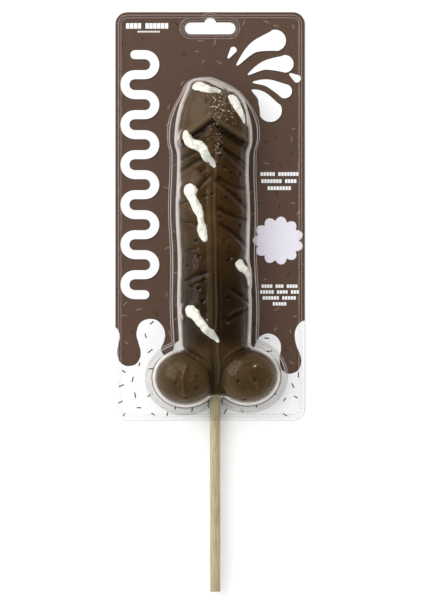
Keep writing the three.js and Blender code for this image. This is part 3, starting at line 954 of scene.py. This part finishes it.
def makeSprinkles():
    settings = sprinkleSettings
    draw = random.Random(settings["seed"])
    groups = {name: [] for name in sprinkleInks}
    tries = 0
    while sum(len(g) for g in groups.values()) < settings["count"] and tries < settings["tries"]:
        tries += 1
        x = draw.uniform(-56, 56)
        y = draw.uniform(-71, 178)
        turn = draw.uniform(0, math.pi)
        length = draw.uniform(1.6, 3.2)
        dark = draw.random() < settings["darkShare"]
        spots = [Vector((px, py)) for g in groups.values() for px, py, _, _ in g]
        if any((Vector((x, y)) - s).length < settings["spacing"] for s in spots):
            continue
        white = insideWhite(x, y)
        if float(toCardEdge(x, y)) > -2.5 or float(toSlot(x, y)) < 3:
            continue
        if not white and any(insideWhite(x + a, y + b) for a in (-2, 2) for b in (-2, 2)):
            continue
        if not white and any(left < x < right and low < y < high for left, right, low, high in printedAreas):
            continue
        groups["darkSprinkles" if dark or white else "paleSprinkles"].append((x, y, turn, length))
    pieces = []
    for name, entries in groups.items():
        outlines = []
        for x, y, turn, length in entries:
            away = Vector((math.cos(turn), math.sin(turn))) * length / 2
            ends = [(x - away.x, y - away.y), (x + away.x, y + away.y)]
            outlines.append(curveStroke(ends, [settings["width"]] * 2, 2))
        piece = plate(name, outlines, cardSettings["whiteTop"], cardSettings["sprinkleTop"])
        piece.data.materials.append(inkMaterial(name + "Ink", *sprinkleInks[name], 0.45))
        pieces.append(piece)
    report("sprinkles")
    return pieces


# Clear film

filmSettings = {
    "grow": 1.5, "raised": 2.0, "plateauGrow": 4.4, "lineGrow": 5.7, "tipShare": 0.45, "flangeTop": 1.18,
    "plateauTop": 2.85, "thickness": 0.36, "voxel": 0.72, "beadAt": 2.85, "slotBeadAt": 2.0,
    "beadWidth": 0.75, "beadHeight": 0.75, "keptShare": 0.42,
    "channelRadius": 4.2, "channelHeight": 6.6, "overIcing": 1.1,
}


def filmMaterial():
    # thermoformed clear film: hard gloss, clear face on, with a pale sheen where it is seen edge on, and
    # painted highlight lines along its ribs
    material, tree, output, where = newMaterial("formedClearFilm")
    normal = addNode(tree, "ShaderNodeNewGeometry").outputs["Normal"]
    upright = mathNode(tree, "ABSOLUTE", {0: axes(tree, normal)["Z"]})
    _, upwards, height = axes(tree, where)
    edgeOn = addNode(tree, "ShaderNodeLayerWeight", {"Blend": 0.5}).outputs["Facing"]
    # the foot of the wall stays clear, so that the candy's dark side shows through it
    wall = multiply(tree, remap(tree, edgeOn, 0.5, 0.92, 0.0, 0.68), fade(tree, height, 4, 11))
    # the thin ribs are milky all over, a painted highlight that makes them show as pale lines
    sheenAndRibHighlight = greater(tree, wall, attributeNode(tree, "ribHighlight"))
    # round the lobes the foot of the wall, above the plateau, is tinted the candy's dark colour, a painted
    # shadow of the blister on the card
    footShadow = multiply(tree, fade(tree, height, 7, 5), remap(tree, upright, 0.8, 0.5))
    footShadow = multiply(tree, footShadow, fade(tree, height, 2.9, 3.5))
    footShadow = multiply(tree, footShadow, fade(tree, upwards, -30, -42))
    tint = addNode(tree, "ShaderNodeMix", {"A": grey(0.985), "B": colour("#66584b")}, {"Factor": footShadow},
                   data_type="RGBA").outputs["Result"]
    relieved = bumpNode(tree, noiseNode(tree, where, 16.0, 2.0, 0.5), 0.35, 1.2)
    clear = addNode(tree, "ShaderNodeBsdfTransparent", links={"Color": tint}).outputs["BSDF"]
    gloss = addNode(tree, "ShaderNodeBsdfGlossy", {"Color": grey(1.0), "Roughness": 0.06},
                    {"Normal": relieved}).outputs["BSDF"]
    facing = addNode(tree, "ShaderNodeLayerWeight", {"Blend": 0.5}, {"Normal": relieved}).outputs["Facing"]
    mirror = mathNode(tree, "MULTIPLY_ADD", {0: mathNode(tree, "POWER", {0: facing}, {1: 5.0})},
                      {1: 0.4, 2: 0.008})
    shiny = addNode(tree, "ShaderNodeMixShader", links={0: mirror, 1: clear, 2: gloss}).outputs["Shader"]
    milk = addNode(tree, "ShaderNodeBsdfPrincipled",
                   {"Base Color": colour("#efe5de"), "Roughness": 0.2, "IOR": 1.5}).outputs["BSDF"]
    film = addNode(tree, "ShaderNodeMixShader", links={0: sheenAndRibHighlight, 1: shiny, 2: milk})
    tree.links.new(film.outputs["Shader"], output.inputs["Surface"])
    return material


def plateauOutline(grow):
    # the candy's outline from above, grown sideways: down the left side, round the lobes and up the right
    along = candyLength * np.linspace(0, 1, 160) ** 1.8
    near = grow * mix(filmSettings["tipShare"], 1, smoothStep(6, 34, along))
    reach = halfWidth(along) + near * np.sqrt(np.minimum(1, (along + 0.3) / 6))
    stretched = along * (1 + 2 * grow / candyLength) - near
    chains = []
    for side, dome in ((-1, domes[0]), (1, domes[1])):
        wide, long = dome["halfWidth"] + grow, dome["halfLength"] + grow
        x = centreOffset(along) + side * reach
        beside = np.hypot((x - dome["across"]) / wide, (stretched - dome["at"]) / long) > 1
        beside &= along < dome["at"]
        turns = np.radians(np.linspace(-90, 180, 110))
        lobeX = dome["across"] + side * wide * np.cos(turns)
        lobeY = dome["at"] + long * np.sin(turns)
        clear = np.abs(lobeX - centreOffset(lobeY)) > halfWidth(lobeY) + grow
        clear |= lobeY > dome["at"]
        clear &= lobeX * side > 0
        chain = list(zip(x[beside], stretched[beside])) + list(zip(lobeX[clear], lobeY[clear]))
        chains.append([(float(pack["axisX"] + a), float(pack["tipY"] - b)) for a, b in chain])
    return chains[0] + chains[1][::-1]


def rib(outline, radius, height, sheenAndRibHighlight):
    # a thin raised line in the film, round in section
    made = curveMesh("rib", [outline], height, dimensions="3D", bevel_depth=radius * mm, bevel_resolution=2)
    # each rib keeps the strength of its painted highlight, which the film material reads
    keepValues(made, "ribHighlight", np.full(len(made.data.vertices), sheenAndRibHighlight))
    return made


def stickChannel(low, high):
    # an arch over the stick, with straight sides down to the card
    radius, height = filmSettings["channelRadius"], filmSettings["channelHeight"]
    tube = rodAlongCard(radius, low, high, height, 48)
    spots = places(tube)
    below = spots[:, 2] < height - 0.05
    spots[below, 0] = pack["axisX"] + np.sign(spots[below, 0] - pack["axisX"]) * radius
    spots[below, 2] = -3
    setPlaces(tube, spots)
    return tube


def clearIcing(film):
    # the film stands off where an icing drip lies under it
    spots = places(film)
    across, along = fromAxisAndTip(spots)
    push = np.zeros(len(spots))
    for blobAcross, blobAlong, radius in (blob for route in drips for blob in route):
        away = np.hypot(across - blobAcross, along - blobAlong)
        nearness = 1 - smoothStep(radius, 1.5 * radius + 2.0, away)
        push = np.maximum(push, filmSettings["overIcing"] * nearness)
    push *= smoothStep(5, 9, spots[:, 2])
    setPlaces(film, spots + vertexNormals(film) * push[:, None])


def makeFilm():
    settings = filmSettings
    base = -3.0
    parts = [shaftTube("filmShaft", settings["grow"], settings["raised"], base, 120, 260)]
    parts += [roundDome(dome, settings["grow"], settings["raised"], base) for dome in domes]
    parts.append(plate("plateau", [plateauOutline(settings["plateauGrow"])], base, settings["plateauTop"]))
    # the flange starts larger than the card and is trimmed to it below
    wide = pack["cardWidth"] / 2 + 6
    low, high = pack["cardBottom"] - 6, pack["cardTop"] + 6
    rectangle = [(-wide, low), (wide, low), (wide, high), (-wide, high)]
    parts.append(plate("flange", [rectangle], base, settings["flangeTop"]))
    parts.append(stickChannel(low, pack["tipY"] - domes[1]["at"]))
    film = joinAll("clearFilm", parts)
    applyModifier(film, "REMESH", mode="VOXEL", voxel_size=settings["voxel"] * mm)
    applyModifier(film, "SMOOTH", factor=0.5, iterations=5)
    addRelief(film, 0.3, 7)
    clearIcing(film)
    # stiffening beads along the card's edge and round the slot
    spots = places(film)
    flat = spots[:, 2] < settings["flangeTop"] + 0.4
    toEdge = -toCardEdge(spots[:, 0], spots[:, 1]) - settings["beadAt"]
    slotAway = toSlot(spots[:, 0], spots[:, 1]) - settings["slotBeadAt"]
    rise = np.maximum(bump(toEdge, settings["beadWidth"]), bump(slotAway, settings["beadWidth"]))
    rise *= settings["beadHeight"]
    spots[:, 2] += np.where(flat & (spots[:, 2] > 0), rise, 0)
    setPlaces(film, spots)
    # only the top sheet stays
    sheet = bmesh.new()
    sheet.from_mesh(film.data)
    sheet.normal_update()
    lowest = pack["cardTopFace"] * mm
    under = [f for f in sheet.faces if f.calc_center_median().z < lowest or f.normal.z < -0.2]
    bmesh.ops.delete(sheet, geom=under, context="FACES")
    sheet.to_mesh(film.data)
    sheet.free()
    applyModifier(film, "DECIMATE", ratio=settings["keptShare"])
    applyModifier(film, "SOLIDIFY", thickness=settings["thickness"] * mm, offset=-1)
    cut(film, plate("trimTool", [cardOutline(0.15)], -5, 60), "INTERSECT")
    cut(film, plate("slotTool", [slotOutline(0.4)], -5, 10), "DIFFERENCE")
    flange = settings["flangeTop"]
    # the plateau lines, the card's edge lines and the slot's lines, each with the strength of its painted
    # highlight
    ribs = [rib(plateauOutline(settings["plateauGrow"]), 0.34, settings["plateauTop"] - 0.1, 0.4)]
    ribs.append(rib(plateauOutline(settings["lineGrow"]), 0.28, flange + 0.1, 0.26))
    ribs += [rib(cardOutline(inset), 0.22, flange + 0.05, 0.14) for inset in (2.0, 3.6)]
    ribs += [rib(slotOutline(away), 0.22, flange + 0.05, 0.12) for away in (1.2, 2.8)]
    film = joinAll("clearFilm", [film] + ribs)
    shadeSmooth(film)
    film.data.materials.clear()
    film.data.materials.append(filmMaterial())
    report(f"film, {len(film.data.polygons)} faces")
    return film


# Stick

stickSettings = {"radius": 3.2, "low": -180.15, "high": -13.0, "height": 6.6, "bevel": 0.35}


def birchMaterial():
    # turned birch dowel: pale straw colour, long fine grain and darker flecks
    material, tree, output, where = newMaterial("birchDowel")
    drawn = addNode(tree, "ShaderNodeMapping", {"Scale": (1.0, 0.045, 1.0)}, {"Vector": where})
    long = drawn.outputs["Vector"]
    streak = noiseNode(tree, long, 0.7, 5.0, 0.65)
    shade = ramp(tree, streak, [(0.3, colour("#8f8160")), (0.5, colour("#a79a79")),
                                (0.72, colour("#bdb293"))])
    fleck = noiseNode(tree, long, 0.35, 2.0, 0.5)
    dark = ramp(tree, fleck, [(0.3, grey(0.72)), (0.4, grey(1.0)), (1.0, grey(1.0))])
    body = addNode(tree, "ShaderNodeMix", {"Factor": 1.0}, {"A": shade, "B": dark}, data_type="RGBA",
                   blend_type="MULTIPLY").outputs["Result"]
    coverWith(tree, output, {"Roughness": 0.55, "IOR": 1.5},
              {"Base Color": body, "Normal": bumpNode(tree, streak, 0.25, 0.1)})
    return material


def makeStick():
    settings = stickSettings
    rod = rodAlongCard(settings["radius"], settings["low"], settings["high"], settings["height"], 64)
    stick = joinAll("woodenStick", [rod])
    applyModifier(stick, "BEVEL", width=settings["bevel"] * mm, segments=3, angle_limit=math.radians(60),
                  limit_method="ANGLE")
    pick(stick)
    bpy.ops.object.shade_smooth_by_angle(angle=math.radians(40))
    stick.data.materials.append(birchMaterial())
    report("stick")
    return stick


# Floor, lights and camera

def makeStage():
    tidySelection()
    bpy.ops.mesh.primitive_plane_add(size=6, location=(0, 0, -0.0002))
    floor = bpy.context.object
    floor.name = "paleFloor"
    material, tree, output, _ = newMaterial("paleStudioFloor")
    coverWith(tree, output, {"Base Color": grey(0.93), "Roughness": 0.9}, {})
    floor.data.materials.append(material)


lightSettings = [
    # name, place, size, power, all in metres and watts
    ("leftSoftbox", (-1.1, 0.9, 1.5), 2.2, 22.0),
    ("rightSpot", (0.55, 0.78, 1.9), 0.14, 1.6),
]
tentSettings = {
    "lowStrength": 1.5, "overheadShare": 0.36, "darkFrom": 0.4, "darkTo": 0.95, "mirroredShare": 0.28,
    "mirroredOverhead": 0.05, "sideShare": 0.22, "mirroredSide": 0.7,
}


def makeLights():
    # a light tent that is bright all round and dark overhead, where the camera looks through, and two lamps
    for name, place, size, power in lightSettings:
        data = bpy.data.lights.new(name, "AREA")
        data.shape = "DISK"
        data.size = size
        data.energy = power
        lamp = bpy.data.objects.new(name, data)
        lamp.location = place
        lamp.rotation_mode = "QUATERNION"
        lamp.rotation_quaternion = (Vector((0, 0.05, 0)) - Vector(place)).to_track_quat("-Z", "Y")
        bpy.context.collection.objects.link(lamp)
    world = bpy.data.worlds.new("lightTent")
    world.use_nodes = True
    tree = world.node_tree
    way = axes(tree, addNode(tree, "ShaderNodeTexCoord").outputs["Generated"])

    def tentGlow(strength, overheadShare, sideShare):
        glow = remap(tree, way["Z"], tentSettings["darkFrom"], tentSettings["darkTo"], strength,
                     strength * overheadShare)
        side = mathNode(tree, "MULTIPLY_ADD", {0: way["X"]}, {1: -sideShare, 2: 1.0})
        return multiply(tree, glow, side)

    matt = tentGlow(tentSettings["lowStrength"], tentSettings["overheadShare"], tentSettings["sideShare"])
    mirrored = tentGlow(tentSettings["lowStrength"] * tentSettings["mirroredShare"],
                        tentSettings["mirroredOverhead"], tentSettings["mirroredSide"])
    rays = addNode(tree, "ShaderNodeLightPath")
    strength = addNode(tree, "ShaderNodeMix",
                       links={"Factor": rays.outputs["Is Glossy Ray"], "A": matt, "B": mirrored})
    tree.links.new(strength.outputs["Result"], tree.nodes["Background"].inputs["Strength"])
    tree.nodes["Background"].inputs["Color"].default_value = grey(1.0)
    bpy.context.scene.world = world


def makeCamera():
    # straight down, the stick towards the bottom of the picture, which spans this height in metres
    pictureHeight = 0.3735
    data = bpy.data.cameras.new("camera")
    data.lens = 300
    data.sensor_width = 36
    data.clip_end = 20
    camera = bpy.data.objects.new("camera", data)
    camera.location = (0.0009, 0.0010, pictureHeight * data.lens / data.sensor_width)
    bpy.context.collection.objects.link(camera)
    bpy.context.scene.camera = camera
    bpy.context.scene.view_settings.view_transform = "Standard"


makeStage()
makeLights()
makeCamera()
board, brown = makeCard()
white = makeWhitePrint()
badge = makeBadge()
printShadow = makePrintShadow()
sprinkles = makeSprinkles()
candy = makeCandy()
icing = makeIcing()
film = makeFilm()
stick = makeStick()

for piece, slotName in [(board, "print_white"), (brown, "card"), (white, "print_white"), (candy, "candy"),
                        (icing, "icing"), (film, "film"), (stick, "stick"), (sprinkles[0], "print_white"),
                        (sprinkles[1], "card"), (badge, "print_white"), (printShadow, "card")]:
    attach(piece, "root")
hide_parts("card")
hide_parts("card")
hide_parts("candy")
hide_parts("candy")
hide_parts("film")
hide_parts("stick")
· · · · · · ·
**Your instructions:**
Find the lines above that include the string "scene" and copy them.

**The response:**
Keep writing the three.js and Blender code for this image. This is part 3, starting at line 954 of scene.py. This part finishes it.
    bpy.context.scene.world = world
    bpy.context.scene.camera = camera
    bpy.context.scene.view_settings.view_transform = "Standard"